DETAILED ACTION
Notice of Pre-AIA or AIA Status
The present application, filed on or after March 16, 2013, is being examined under the first inventor to file provisions of the AIA .
The Examiner thanks the Applicant for the well-prepared amendment. The Examiner appreciates the Applicant’s effort to carefully analyze the Office action, and make appropriate arguments and amendments.
Status of Claims
Claims 1-13 and 17 responded on November 12, 2025 are pending, claims 3-5 and 13 is amended.
Response to Arguments
Applicant’s arguments, see pg. 6, filed November 11, 2025, with respect to objection of claims 4-5 and 13 have been fully considered and are persuasive. The objection of 4-5 and 13 has been withdrawn.
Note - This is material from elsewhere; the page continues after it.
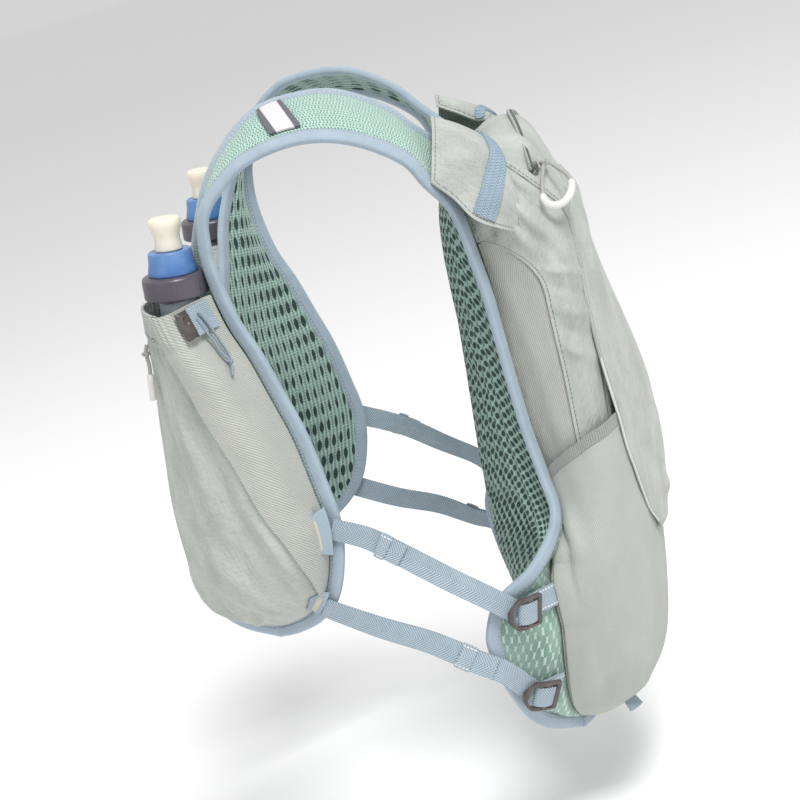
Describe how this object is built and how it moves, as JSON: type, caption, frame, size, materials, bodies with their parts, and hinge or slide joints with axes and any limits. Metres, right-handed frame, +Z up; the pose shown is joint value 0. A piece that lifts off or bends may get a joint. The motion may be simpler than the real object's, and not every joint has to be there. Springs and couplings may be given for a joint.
{
  "type": "running hydration vest",
  "caption": "Mesh running vest with soft flasks in front pockets, a cloth pack on the back and webbing side straps in ladder locks.",
  "frame": {"origin": "where the straps sit on the shoulders, on the vest's mid-plane", "axes": "+Z up the wearer, -Y to the wearer's front, +X to the wearer's left"},
  "size_m": [0.2948, 0.3435, 0.493],
  "materials": {
    "mesh": "coarse spacer mesh, matt",
    "tape": "folded binding tape, fine ribs",
    "ripstop": "light ripstop cloth, soft sheen",
    "stretch": "diagonal stretch twill",
    "knit": "fine stretch knit",
    "webbing": "herringbone webbing",
    "label": "satin label band on grey webbing",
    "flask_film": "soft clear film",
    "flask_collar": "translucent blue",
    "flask_cap": "moulded, fine grip ribs",
    "bite_valve": "soft cream silicone",
    "buckle": "moulded, satin",
    "pull": "pale cord with a moulded end"
  },
  "bodies": {
    "root": {"back_panel": "mesh", "harness_panel_left": "mesh", "harness_panel_right": "mesh", "armhole_binding_left": "tape", "armhole_binding_right": "tape", "neck_binding_left": "tape", "neck_binding_right": "tape", "hem_binding": "tape", "patch_upper_left": "tape", "patch_upper_right": "tape", "patch_lower_left": "tape", "patch_lower_right": "tape", "drawcord_left": "tape", "drawcord_right": "tape", "front_pocket_left": "ripstop", "front_pocket_right": "ripstop", "pack_body": "ripstop", "rear_panel": "ripstop", "strap_sleeve_left": "ripstop", "strap_sleeve_right": "ripstop", "pocket_side_left": "stretch", "pocket_side_right": "stretch", "side_stretch_left": "stretch", "side_stretch_right": "stretch", "side_pocket_left": "knit", "side_pocket_right": "knit", "strap_upper_left": "webbing", "strap_upper_right": "webbing", "strap_lower_left": "webbing", "strap_lower_right": "webbing", "keeper_upper_left": "webbing", "keeper_upper_right": "webbing", "keeper_lower_left": "webbing", "keeper_lower_right": "webbing", "anchor_upper_left": "webbing", "anchor_upper_right": "webbing", "anchor_lower_left": "webbing", "anchor_lower_right": "webbing", "hem_tab": "webbing", "pack_zip": "webbing", "sternum_strap": "webbing", "shoulder_label_left": "label", "shoulder_label_right": "label", "flask_body_left": "flask_film", "flask_body_right": "flask_film", "flask_collar_left": "flask_collar", "flask_collar_right": "flask_collar", "flask_cap_left": "flask_cap", "flask_cap_right": "flask_cap", "bite_valve_left": "bite_valve", "bite_valve_right": "bite_valve", "buckle_upper_left": "buckle", "buckle_upper_right": "buckle", "buckle_lower_left": "buckle", "buckle_lower_right": "buckle", "cord_lock_left": "buckle", "cord_lock_right": "buckle", "pack_pull": "pull", "pocket_pull_left": "pull", "pocket_pull_right": "pull"}
  },
  "joints": []
}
Applicant’s arguments, see pg. 6, filed November 11, 2025, with respect to 35 U.S.C. 112(b) of claims 3-4 have been fully considered and are persuasive. The rejection of 3-4 has been withdrawn.
Applicant's arguments, see pg. 7-8, filed November 11, 2025, have been fully considered but they are not persuasive. Applicant argued Prakash Claim 1 does not exclude that UE cannot have processing time table.
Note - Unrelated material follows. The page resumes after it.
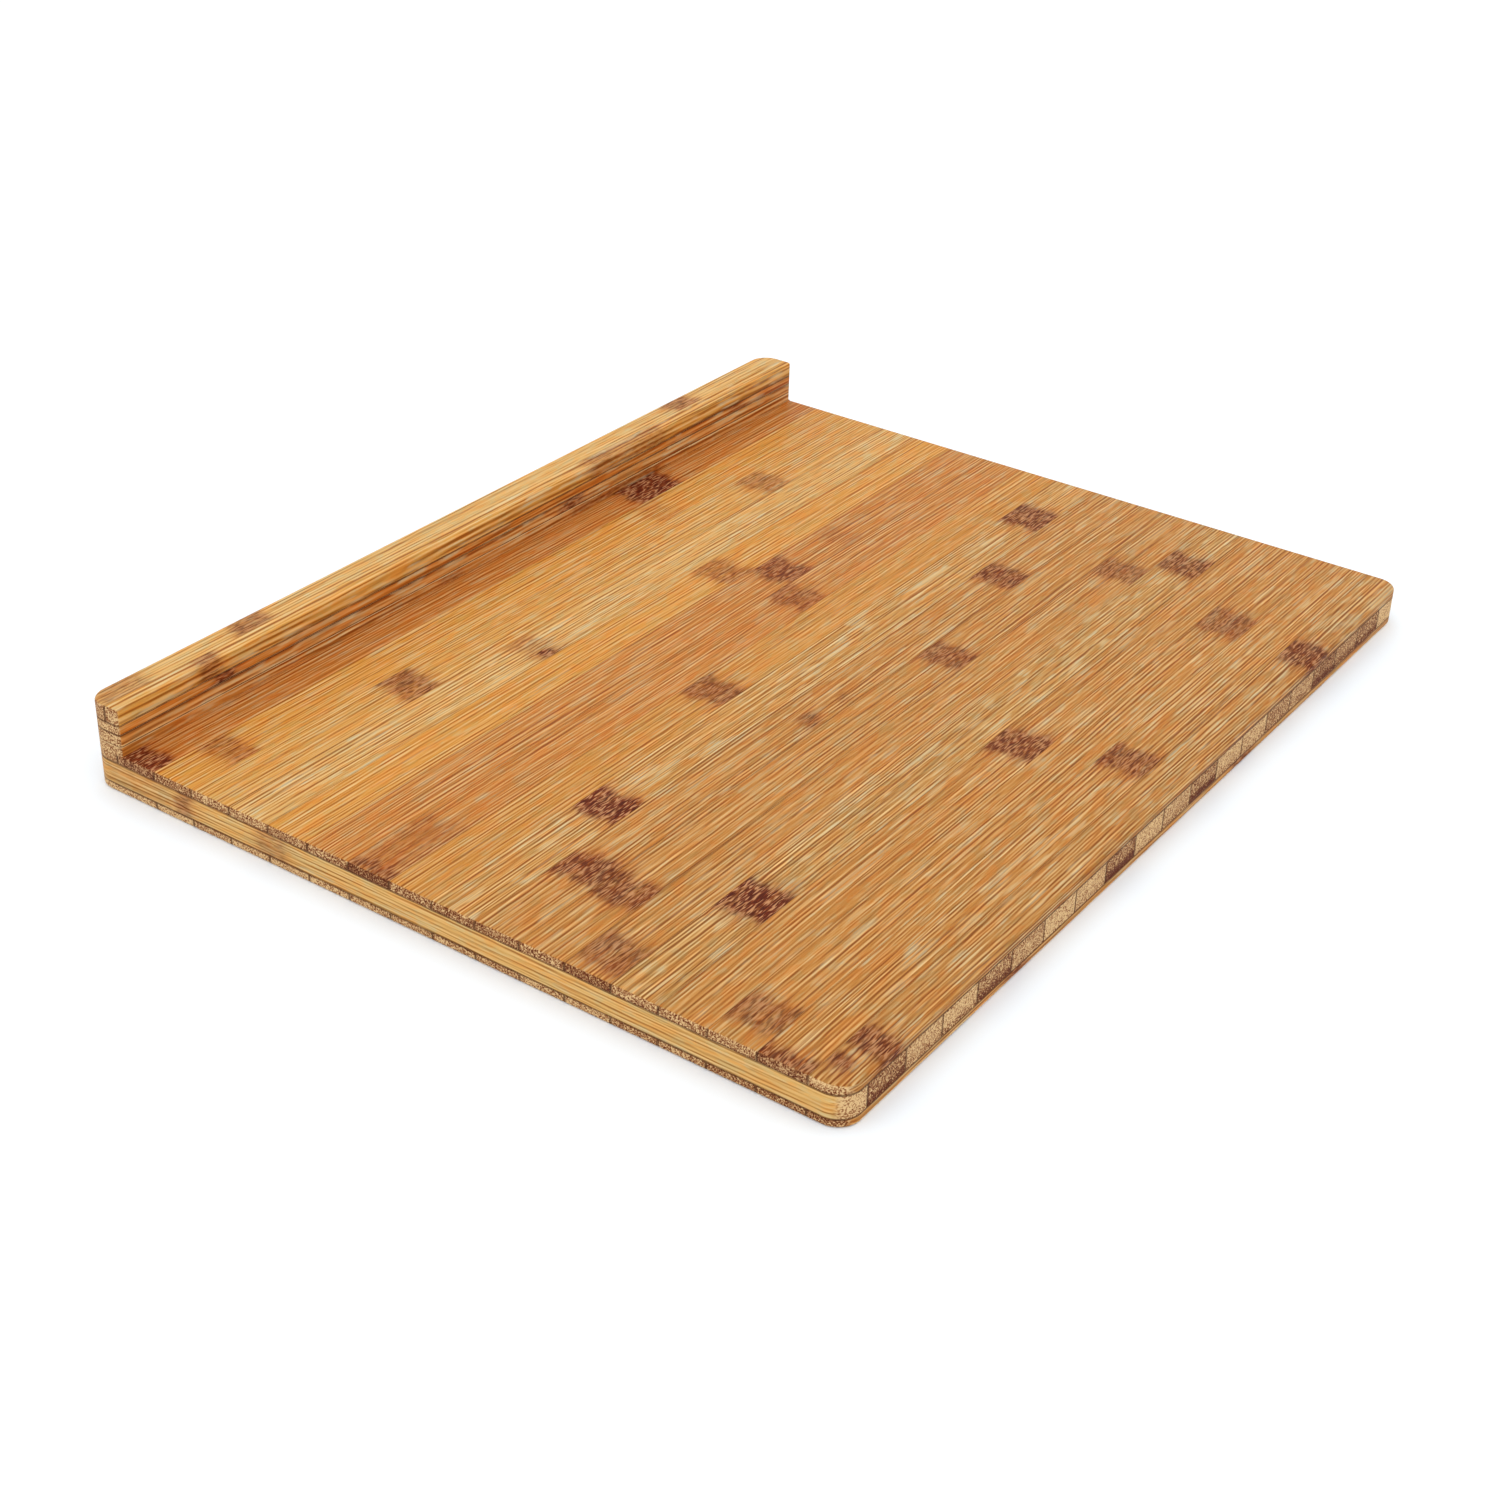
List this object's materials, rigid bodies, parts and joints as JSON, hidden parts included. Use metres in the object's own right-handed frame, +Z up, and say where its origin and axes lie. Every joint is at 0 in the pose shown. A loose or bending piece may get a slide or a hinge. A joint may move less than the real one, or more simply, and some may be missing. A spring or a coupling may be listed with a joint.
{
  "type": "cutting board",
  "caption": "Rectangular laminated bamboo cutting board with cross-laid plies, rounded corners and a raised lip along one long edge.",
  "frame": {"origin": "centre of the flat underside, on the surface the board lies on", "axes": "+X along the length, +Y toward the long edge that carries the raised lip, +Z up from the underside"},
  "size_m": [0.4572, 0.3556, 0.0381],
  "materials": {
    "top_strip_01": "satin bamboo",
    "top_strip_02": "satin bamboo",
    "top_strip_03": "satin bamboo",
    "top_strip_04": "satin bamboo",
    "top_strip_05": "satin bamboo",
    "top_strip_06": "satin bamboo",
    "top_strip_07": "satin bamboo",
    "top_strip_08": "satin bamboo",
    "top_strip_09": "satin bamboo",
    "top_strip_10": "satin bamboo",
    "top_strip_11": "satin bamboo",
    "top_strip_12": "satin bamboo",
    "top_strip_13": "satin bamboo",
    "top_strip_14": "satin bamboo",
    "top_strip_15": "satin bamboo",
    "top_strip_16": "satin bamboo",
    "top_strip_17": "satin bamboo",
    "top_strip_18": "satin bamboo",
    "core_strip_01": "satin bamboo",
    "core_strip_02": "satin bamboo",
    "core_strip_03": "satin bamboo",
    "core_strip_04": "satin bamboo",
    "core_strip_05": "satin bamboo",
    "core_strip_06": "satin bamboo",
    "core_strip_07": "satin bamboo",
    "core_strip_08": "satin bamboo",
    "core_strip_09": "satin bamboo",
    "core_strip_10": "satin bamboo",
    "core_strip_11": "satin bamboo",
    "core_strip_12": "satin bamboo",
    "core_strip_13": "satin bamboo",
    "core_strip_14": "satin bamboo",
    "core_strip_15": "satin bamboo",
    "core_strip_16": "satin bamboo",
    "core_strip_17": "satin bamboo",
    "core_strip_18": "satin bamboo",
    "core_strip_19": "satin bamboo",
    "core_strip_20": "satin bamboo",
    "bottom_strip_01": "satin bamboo",
    "bottom_strip_02": "satin bamboo",
    "bottom_strip_03": "satin bamboo",
    "bottom_strip_04": "satin bamboo",
    "bottom_strip_05": "satin bamboo",
    "bottom_strip_06": "satin bamboo",
    "bottom_strip_07": "satin bamboo",
    "bottom_strip_08": "satin bamboo",
    "bottom_strip_09": "satin bamboo",
    "bottom_strip_10": "satin bamboo",
    "bottom_strip_11": "satin bamboo",
    "bottom_strip_12": "satin bamboo",
    "bottom_strip_13": "satin bamboo",
    "bottom_strip_14": "satin bamboo",
    "bottom_strip_15": "satin bamboo",
    "bottom_strip_16": "satin bamboo",
    "bottom_strip_17": "satin bamboo",
    "lip_layer_lower": "satin bamboo",
    "lip_layer_middle": "satin bamboo",
    "lip_layer_upper": "satin bamboo",
    "lip_cap_inner": "satin bamboo",
    "lip_cap_outer": "satin bamboo"
  },
  "bodies": {
    "root": {"top_strip_01": "top_strip_01", "top_strip_02": "top_strip_02", "top_strip_03": "top_strip_03", "top_strip_04": "top_strip_04", "top_strip_05": "top_strip_05", "top_strip_06": "top_strip_06", "top_strip_07": "top_strip_07", "top_strip_08": "top_strip_08", "top_strip_09": "top_strip_09", "top_strip_10": "top_strip_10", "top_strip_11": "top_strip_11", "top_strip_12": "top_strip_12", "top_strip_13": "top_strip_13", "top_strip_14": "top_strip_14", "top_strip_15": "top_strip_15", "top_strip_16": "top_strip_16", "top_strip_17": "top_strip_17", "top_strip_18": "top_strip_18", "core_strip_01": "core_strip_01", "core_strip_02": "core_strip_02", "core_strip_03": "core_strip_03", "core_strip_04": "core_strip_04", "core_strip_05": "core_strip_05", "core_strip_06": "core_strip_06", "core_strip_07": "core_strip_07", "core_strip_08": "core_strip_08", "core_strip_09": "core_strip_09", "core_strip_10": "core_strip_10", "core_strip_11": "core_strip_11", "core_strip_12": "core_strip_12", "core_strip_13": "core_strip_13", "core_strip_14": "core_strip_14", "core_strip_15": "core_strip_15", "core_strip_16": "core_strip_16", "core_strip_17": "core_strip_17", "core_strip_18": "core_strip_18", "core_strip_19": "core_strip_19", "core_strip_20": "core_strip_20", "bottom_strip_01": "bottom_strip_01", "bottom_strip_02": "bottom_strip_02", "bottom_strip_03": "bottom_strip_03", "bottom_strip_04": "bottom_strip_04", "bottom_strip_05": "bottom_strip_05", "bottom_strip_06": "bottom_strip_06", "bottom_strip_07": "bottom_strip_07", "bottom_strip_08": "bottom_strip_08", "bottom_strip_09": "bottom_strip_09", "bottom_strip_10": "bottom_strip_10", "bottom_strip_11": "bottom_strip_11", "bottom_strip_12": "bottom_strip_12", "bottom_strip_13": "bottom_strip_13", "bottom_strip_14": "bottom_strip_14", "bottom_strip_15": "bottom_strip_15", "bottom_strip_16": "bottom_strip_16", "bottom_strip_17": "bottom_strip_17", "lip_layer_lower": "lip_layer_lower", "lip_layer_middle": "lip_layer_middle", "lip_layer_upper": "lip_layer_upper", "lip_cap_inner": "lip_cap_inner", "lip_cap_outer": "lip_cap_outer"}
  },
  "joints": []
}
Information Disclosure Statement
The information disclosure statement (IDS) submitted on October 30, 2025 is in compliance with the provisions of 37 CFR 1.97. Accordingly, the information disclosure statement is being considered by the examiner and an initialed and dated copy of the Applicant’s IDS form 1449 is attached to the instant Office Action.
Claim Rejections - 35 USC § 103
The following is a quotation of 35 U.S.C. 103 which forms the basis for all obviousness rejections set forth in this Office action:
A patent for a claimed invention may not be obtained, notwithstanding that the claimed invention is not identically disclosed as set forth in section 102, if the differences between the claimed invention and the prior art are such that the claimed invention as a whole would have been obvious before the effective filing date of the claimed invention to a person having ordinary skill in the art to which the claimed invention pertains. Patentability shall not be negated by the manner in which the invention was made.
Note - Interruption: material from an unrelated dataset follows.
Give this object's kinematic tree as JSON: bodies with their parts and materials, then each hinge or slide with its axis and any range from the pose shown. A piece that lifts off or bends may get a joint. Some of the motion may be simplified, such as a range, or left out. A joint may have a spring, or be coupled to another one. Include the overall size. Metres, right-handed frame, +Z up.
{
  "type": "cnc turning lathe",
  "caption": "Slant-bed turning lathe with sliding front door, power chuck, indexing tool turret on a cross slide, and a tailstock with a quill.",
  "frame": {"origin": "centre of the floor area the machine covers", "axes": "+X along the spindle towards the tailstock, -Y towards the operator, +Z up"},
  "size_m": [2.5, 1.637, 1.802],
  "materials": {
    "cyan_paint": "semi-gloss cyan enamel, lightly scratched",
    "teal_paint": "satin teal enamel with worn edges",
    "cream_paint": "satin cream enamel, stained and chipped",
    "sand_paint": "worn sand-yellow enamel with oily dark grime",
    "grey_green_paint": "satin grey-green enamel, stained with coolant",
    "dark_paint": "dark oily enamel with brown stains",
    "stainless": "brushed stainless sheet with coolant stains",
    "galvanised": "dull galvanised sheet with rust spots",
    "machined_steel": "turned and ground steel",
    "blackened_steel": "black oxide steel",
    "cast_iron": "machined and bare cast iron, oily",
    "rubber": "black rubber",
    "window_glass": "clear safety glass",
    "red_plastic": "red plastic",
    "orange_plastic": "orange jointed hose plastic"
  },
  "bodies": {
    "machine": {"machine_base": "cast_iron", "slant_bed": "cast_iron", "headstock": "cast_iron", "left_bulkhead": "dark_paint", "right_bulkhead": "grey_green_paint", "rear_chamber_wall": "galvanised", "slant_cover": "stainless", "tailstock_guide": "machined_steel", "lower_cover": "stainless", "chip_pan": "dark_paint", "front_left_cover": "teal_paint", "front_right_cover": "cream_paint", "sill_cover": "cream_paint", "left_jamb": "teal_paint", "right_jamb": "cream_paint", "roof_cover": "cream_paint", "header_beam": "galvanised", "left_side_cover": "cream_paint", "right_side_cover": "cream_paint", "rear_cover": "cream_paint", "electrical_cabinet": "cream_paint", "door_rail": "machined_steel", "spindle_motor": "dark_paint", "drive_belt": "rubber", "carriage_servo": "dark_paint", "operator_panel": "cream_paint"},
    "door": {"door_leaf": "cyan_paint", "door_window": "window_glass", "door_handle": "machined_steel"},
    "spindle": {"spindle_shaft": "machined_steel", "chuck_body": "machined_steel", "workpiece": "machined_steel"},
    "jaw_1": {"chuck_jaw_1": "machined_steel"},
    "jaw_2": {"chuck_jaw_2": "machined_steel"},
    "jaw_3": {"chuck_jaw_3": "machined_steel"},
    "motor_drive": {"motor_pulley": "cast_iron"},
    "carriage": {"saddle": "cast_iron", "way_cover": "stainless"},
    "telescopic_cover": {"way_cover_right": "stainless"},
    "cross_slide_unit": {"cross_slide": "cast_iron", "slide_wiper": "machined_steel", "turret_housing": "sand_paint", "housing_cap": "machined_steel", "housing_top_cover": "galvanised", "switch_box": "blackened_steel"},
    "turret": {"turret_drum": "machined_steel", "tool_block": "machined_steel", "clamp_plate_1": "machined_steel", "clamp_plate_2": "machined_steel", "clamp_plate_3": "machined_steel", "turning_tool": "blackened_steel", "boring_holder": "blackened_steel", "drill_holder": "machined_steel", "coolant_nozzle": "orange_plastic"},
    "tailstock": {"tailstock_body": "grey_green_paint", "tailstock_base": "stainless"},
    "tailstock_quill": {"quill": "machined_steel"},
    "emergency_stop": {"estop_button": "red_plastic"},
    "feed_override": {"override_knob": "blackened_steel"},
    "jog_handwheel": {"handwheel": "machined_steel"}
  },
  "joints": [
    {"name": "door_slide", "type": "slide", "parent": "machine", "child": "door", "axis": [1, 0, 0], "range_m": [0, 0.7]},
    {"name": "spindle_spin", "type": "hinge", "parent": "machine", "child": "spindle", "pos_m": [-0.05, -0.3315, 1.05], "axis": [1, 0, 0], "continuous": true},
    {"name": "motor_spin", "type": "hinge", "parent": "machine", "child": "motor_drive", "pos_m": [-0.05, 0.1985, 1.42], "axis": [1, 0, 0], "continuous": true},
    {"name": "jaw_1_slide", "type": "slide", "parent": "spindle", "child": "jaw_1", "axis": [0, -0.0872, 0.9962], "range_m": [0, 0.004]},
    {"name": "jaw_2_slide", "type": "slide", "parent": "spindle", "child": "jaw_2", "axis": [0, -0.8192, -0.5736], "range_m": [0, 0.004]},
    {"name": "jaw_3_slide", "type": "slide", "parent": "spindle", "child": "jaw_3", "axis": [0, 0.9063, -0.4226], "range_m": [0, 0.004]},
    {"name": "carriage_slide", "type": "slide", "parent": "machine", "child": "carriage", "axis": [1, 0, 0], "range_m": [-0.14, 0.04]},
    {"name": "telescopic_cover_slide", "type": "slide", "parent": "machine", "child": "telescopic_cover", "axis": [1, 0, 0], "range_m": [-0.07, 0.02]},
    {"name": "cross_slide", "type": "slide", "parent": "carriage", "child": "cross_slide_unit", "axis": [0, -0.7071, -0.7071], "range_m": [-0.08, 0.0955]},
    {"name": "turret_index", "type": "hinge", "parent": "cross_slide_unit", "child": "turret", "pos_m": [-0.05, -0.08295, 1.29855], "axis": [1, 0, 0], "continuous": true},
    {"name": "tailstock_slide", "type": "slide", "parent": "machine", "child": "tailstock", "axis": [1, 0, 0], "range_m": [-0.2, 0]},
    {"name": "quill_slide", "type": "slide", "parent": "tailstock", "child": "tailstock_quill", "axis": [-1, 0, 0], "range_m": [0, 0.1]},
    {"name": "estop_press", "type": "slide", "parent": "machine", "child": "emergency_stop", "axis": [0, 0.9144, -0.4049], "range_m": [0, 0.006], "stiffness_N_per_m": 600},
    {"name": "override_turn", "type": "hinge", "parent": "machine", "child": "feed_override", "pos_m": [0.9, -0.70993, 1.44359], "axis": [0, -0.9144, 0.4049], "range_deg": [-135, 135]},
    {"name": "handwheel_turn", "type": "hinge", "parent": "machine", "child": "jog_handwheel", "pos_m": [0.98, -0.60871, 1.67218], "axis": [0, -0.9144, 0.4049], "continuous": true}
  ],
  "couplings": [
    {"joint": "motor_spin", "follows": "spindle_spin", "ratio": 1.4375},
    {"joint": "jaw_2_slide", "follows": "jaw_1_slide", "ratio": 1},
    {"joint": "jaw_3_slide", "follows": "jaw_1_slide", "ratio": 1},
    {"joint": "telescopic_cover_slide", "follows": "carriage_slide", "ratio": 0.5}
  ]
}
Claim(s) 1-2, 6-13 and 17 is/are rejected under 35 U.S.C. 103 as being unpatentable over Prakash et al. (US 2019/0253203 A1, hereinafter "Prakash") in view of Kim et al. (US 10,470,194 B2, hereinafter "Kim").
Regarding claim 1, Kim discloses a telecommunication method comprising:
feeding back by a terminal to an access point a processing time required for the terminal to perform N ≥1 detection and decoding iteration(s) on at least one data packet transmitted by the access point and carried by a same physical channel (Prakash, [0082, 84, 94] the base station 110 (i.e. AP) may monitor for ACK/NACK feedback, corresponding to the downlink data communication, using a timing indicated by the processing time; Ni value may represent a PDSCH processing or decoding time (e.g., which may include one or both of PDCCH processing or decoding time and PDSCH processing or decoding time; a base station 110 may transmit an initial transmission with a less complex modulation and coding scheme (MCS) (and therefore target a better error rate) as compared to a retransmission, thus requiring performance of fewer iterations of a decode cycle of a decoder of the UE 120 (i.e. N ≥1 detection and decoding iteration)).
Prakash does not explicitly disclose a minimum processing time required for the terminal to perform N ≥1 detection and decoding iteration(s).
Kim from the same field of endeavor discloses feeding back by a terminal to an access point a minimum processing time required for the terminal to perform N ≥1 detection and decoding iteration(s) (Kim, Col. 4 line 24-27; Col.15 line 27-32 the processor may report a capability of a maximum number of times of decoding the interference downlink control information of the terminal to the base station; in an iterative decoding interference cancellation receiver known to have highest performance, since a UE decodes an interference signal and regenerates an interference signal in order to cancel interference, all information for decoding the interference signal is necessary).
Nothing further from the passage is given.